Today was a bit of a head-scratcher, given that much of the economic data that dominated the scene wasn't particularly encouraging.
Domestically, the U.S. Labor Department said the Producer Price Index, or PPI, delivered a 0.7% contraction last month -- the largest reduction in more than three years -- with food and gasoline costs leading a big portion of that drop. While lower prices might appear like a good thing for consumers, deflation is a scary concept for businesses. It also didn't help that industrial production dipped by 0.5% last month, either.
Looking overseas, eurozone GDP came in at minus 0.2%, 0.1% worse than economists had been forecasting.
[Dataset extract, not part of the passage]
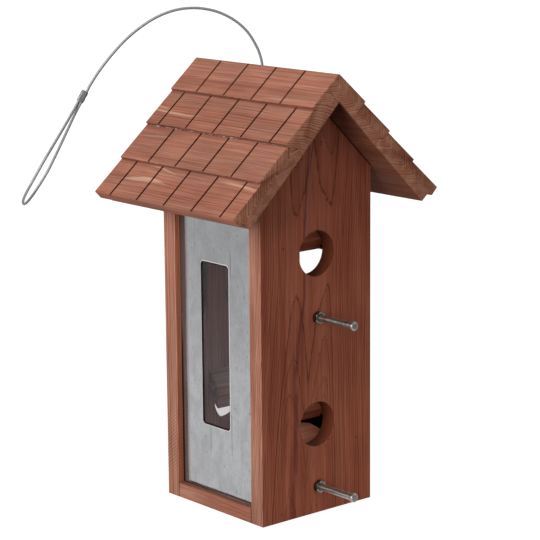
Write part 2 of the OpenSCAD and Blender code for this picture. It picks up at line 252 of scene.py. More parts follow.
def lathe(profile, at, axis, sides, shape=None, ring=False):
    """Points and faces of a turned solid: radius profile[i, 1] at height profile[i, 0] along axis
    from at, with flat ends or, for a ring, a profile that runs round to its start. Where the
    section isn't round, shape(height, angle, radius) gives the radius."""
    heights, radii = np.asarray(profile, float).T
    axis = np.asarray(axis, float)
    first = np.cross(axis, (0, 0, 1) if abs(axis[2]) < 0.9 else (1, 0, 0))
    first /= np.linalg.norm(first)
    second = np.cross(axis, first)
    round_it = np.linspace(0, 2 * math.pi, sides, endpoint=False)
    r = radii[:, None] * np.ones(sides)
    if shape:
        r = shape(heights[:, None], round_it[None, :], r)
    turn = np.cos(round_it)[:, None] * first + np.sin(round_it)[:, None] * second
    points = np.asarray(at, float) + heights[:, None, None] * axis + r[..., None] * turn
    return points.reshape(-1, 3), grid_faces(len(heights), sides, ring)


def joined(parts):
    """Several (points, faces) pairs as one."""
    points, faces, count = [], [], 0
    for some_points, some_faces in parts:
        points.append(some_points)
        faces += [[count + i for i in face] for face in some_faces]
        count += len(some_points)
    return np.concatenate(points), faces


# ---------------------------------------------------------------------------------------------
# Shader trees


def math_node(operation, swap=False):
    """A method that puts a value, with others after it or before it, through one Math node."""

    def method(self, *others):
        given = (*others, self) if swap else (self, *others)
        return self.tree.value("Math", dict(enumerate(given)), operation=operation)

    return method


class Value:
    """A socket of a tree. Its sums, products and the like are further nodes of that tree."""

    __add__, __radd__ = math_node("ADD"), math_node("ADD", True)
    __sub__, __rsub__ = math_node("SUBTRACT"), math_node("SUBTRACT", True)
    __mul__, __rmul__ = math_node("MULTIPLY"), math_node("MULTIPLY", True)
    __truediv__, __pow__, __abs__ = math_node("DIVIDE"), math_node("POWER"), math_node("ABSOLUTE")
    above, max, smooth_max = (math_node(k) for k in ("GREATER_THAN", "MAXIMUM", "SMOOTH_MAX"))
    root, sine, floor, fract = (math_node(k) for k in ("SQRT", "SINE", "FLOOR", "FRACT"))

    def __init__(self, tree, socket):
        self.tree, self.socket = tree, socket

    def span(self, low, high, to_low=0.0, to_high=1.0, smooth=True):
        """The value taken from one range to another, held at its ends."""
        return self.tree.value("MapRange", {0: self, 1: low, 2: high, 3: to_low, 4: to_high},
                               interpolation_type="SMOOTHSTEP" if smooth else "LINEAR")

    def fade(self, low, high, top=1.0):
        """The top amount up to low, falling to nothing at high."""
        return self.span(low, high, top, 0)

    def line(self, middle, half, soft):
        """One on a line of half width about a middle, falling to nothing over the soft width."""
        return abs(self - middle).fade(half, half + soft)

    def vector(self, operation, other, output=0):
        """One operation on vectors: its vector, or its number as output 1."""
        return self.tree.value("VectorMath", {0: self, 1: other}, output, operation=operation)

    def away(self, x, z, squash=1.0):
        """Distance of this place from x and z, with lengths along z shrunk."""
        return self.vector("MULTIPLY", (1, 0, squash)).vector("DISTANCE", (x, 0, z * squash), 1)

    def split(self):
        """The three parts of a vector."""
        return [Value(self.tree, part) for part in self.tree.add("SeparateXYZ", {0: self}).outputs]

    def scale(self, factor):
        """A colour times a number."""
        return self.tree.value("VectorMath", {0: self, "Scale": factor}, operation="SCALE")

    def to(self, mask, colour):
        """A colour turned into another where a mask is one."""
        return self.tree.mix(mask, self, colour)

    def times(self, mask, colour):
        """A colour multiplied by another where a mask is one."""
        return self.tree.mix(mask, self, colour, "MULTIPLY")


class Tree:
    """Adds and links nodes in one shader tree."""

    def __init__(self, tree):
        self.tree = tree
        self.tree.nodes.clear()

    def put(self, socket, value):
        """Links a value to a socket, or sets a constant on it."""
        if isinstance(value, Value):
            self.tree.links.new(value.socket, socket)
        elif socket.type == "RGBA" and len(value) == 3:
            socket.default_value = (*value, 1.0)
        else:
            socket.default_value = value

    def add(self, kind, inputs=None, **settings):
        """A node of a kind with its settings and inputs."""
        node = self.tree.nodes.new("ShaderNode" + kind)
        for key, value in settings.items():
            setattr(node, key, value)
        for key, value in (inputs or {}).items():
            self.put(node.inputs[key], value)
        return node

    def value(self, kind, inputs=None, output=0, **settings):
        """One output of a new node."""
        return Value(self, self.add(kind, inputs, **settings).outputs[output])

    def place(self):
        """The place on the object, in metres."""
        return self.value("TexCoord", None, "Object")

    def mark(self, name):
        """A number that the mesh keeps at its points."""
        return self.value("Attribute", None, "Fac", attribute_name=name)

    def noise(self, where, stretch=None, detail=2.0, roughness=0.5, warp=0.0):
        """Noise from 0 to 1 around 0.5 at a place, multiplied by the stretch."""
        place = where.vector("MULTIPLY", stretch) if stretch else where
        return self.value("TexNoise", {"Vector": place, "Scale": 1.0, "Detail": detail,
                                       "Roughness": roughness, "Distortion": warp})

    def noise_line(self, number, scale, detail):
        """Noise from 0 to 1 around 0.5 along a number."""
        return self.value("TexNoise", {"W": number, "Scale": scale, "Detail": detail},
                          noise_dimensions="1D")

    def mix(self, factor, a, b, blend="MIX"):
        """Two colours blended by a factor."""
        return self.value("Mix", {0: factor, 6: a, 7: b}, 2, data_type="RGBA", blend_type=blend)

    def blend(self, factor, a, b):
        """Two numbers blended by a factor."""
        return self.value("Mix", {0: factor, 2: a, 3: b})

    def group(self, maker, **inputs):
        """The outputs of a shared node group, its inputs by name with _ for blanks."""
        label = maker.__name__.replace("_", " ").capitalize()
        shared = bpy.data.node_groups.get(label) or maker(label)
        inputs = {key.replace("_", " "): value for key, value in inputs.items()}
        node = self.add("Group", inputs, node_tree=shared)
        return {socket.name: Value(self, socket) for socket in node.outputs}

    def surface(self, height=None, bump=0.0, **inputs):
        """The material's shader and output, with a bump from height in metres."""
        if height is not None:
            inputs["Normal"] = self.value("Bump", {"Height": height, "Distance": bump,
                                                   "Strength": 1.0})
        inputs = {key.replace("_", " "): value for key, value in inputs.items()}
        self.add("OutputMaterial", {0: self.value("BsdfPrincipled", inputs)})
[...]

Furthermore, France dipped back into recession for the third time in four years while European stronghold Germany posted much weaker GDP growth of just 0.1%, when 0.3% was expected. This signals to the world that Europe's problems are likely to persist for years to come.
Somehow, the broad-based S&P 500 was able to shake off this disparaging news and head higher by 8.44 points (0.51%) to close at 1,658.78 -- another all-time high.
Leading the index higher was big pharmaceutical Bristol-Myers Squibb , which rallied 5.1% ahead of the release of abstract data on its early-stage melanoma treatment. The treatment combines its already FDA-approved Yervoy with an experimental compound known as Nivolumab, which is a PD-1 inhibitor that can cause death in cancer cells. With the company expected to present at the American Society of Clinical Oncology meeting at the end of the month, shareholders appear to be betting big that the results will be encouraging.
Specialty chemicals maker Eastman Chemical jumped 5% after announcing the appointment of Mark Costa to the position of CEO when current CEO James Rogers retires at the end of the year. Shareholders appear thrilled that Eastman's new leader will be coming from within the company, and it also ends a lot of the uncertainty that can usually hang over a company in search of a replacement CEO. At just 10 times forward earnings, Eastman could be a real bargain if the U.S. economy even picks up slightly.
Finally, medical-device maker Boston Scientific advanced 4.6% following an announcement that the first patient had been enrolled in its clinical study examining the effects of its self-expanding metal stent, WallFlex Biliary RX Stent, as a bridge to surgery. Boston Scientific has had a great year so far, but it still isn't out of the woods. The medical-device excise tax is certain to take a bite out of its profit potential, and safety concerns persist throughout the stent sector even though an independent committee proved St. Jude Medical's Durata defibrillator lead to be safe. A little bit of time and good results from this clinical study could give Boston Scientific the momentum it needs to head even higher.